Technically speaking, this is quite right. Here is the euro area’s current account over recent years:

Current account balance across the euro area as a percentage of GDP

Of course Britain and America would kill for a current account as balanced as this – it would mean we would no longer be as reliant on other countries to buy our debt and sell us their goods as we are at the moment.

But the problem with Draghi’s claim is that it misses the point. The euro crisis has not been about the relationship between the euro area and the rest of the world – it’s been about the relationship between those euro member states themselves. It’s been about the current account deficits and surpluses between different euro members and the consequent build-up of debts and credits which have left some countries (Greece, Spain etc) without access to capital markets and other countries (eg Germany) with a bill.

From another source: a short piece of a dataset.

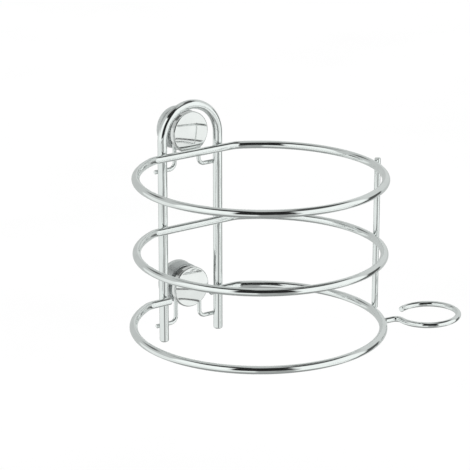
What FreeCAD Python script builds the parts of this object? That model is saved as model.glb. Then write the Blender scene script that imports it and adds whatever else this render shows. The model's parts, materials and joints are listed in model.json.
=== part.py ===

So how does the euro area’s current account balance look if one does it at a country-by-country layer? Here’s how:

Yep. Rather less balanced, and considerably more chaotic. When investors from around the world look at the euro and consider it’s in crisis it’s this second graph they occupy themselves with – since the euro area is not, at the moment at least, a single economic and fiscal union: it still consists of individual countries with their own treasuries. And as long as that is the case, the disparity between those wildly oscillating lines in the second chart will be what matters – not the serene, flat chart you get when you step back and look at the euro area as a whole.

After all, when you step back far enough, the entire world’s current account is completely balanced – after all, it’s not as if we do much trade with Mars*. The real issue in sovereign debt crises is the relation between different countries.

* Well, actually, the IMF’s figures suggest otherwise – that there was a current account surplus across the world of $373bn last year. Though this is generally assumed to be a statistical error.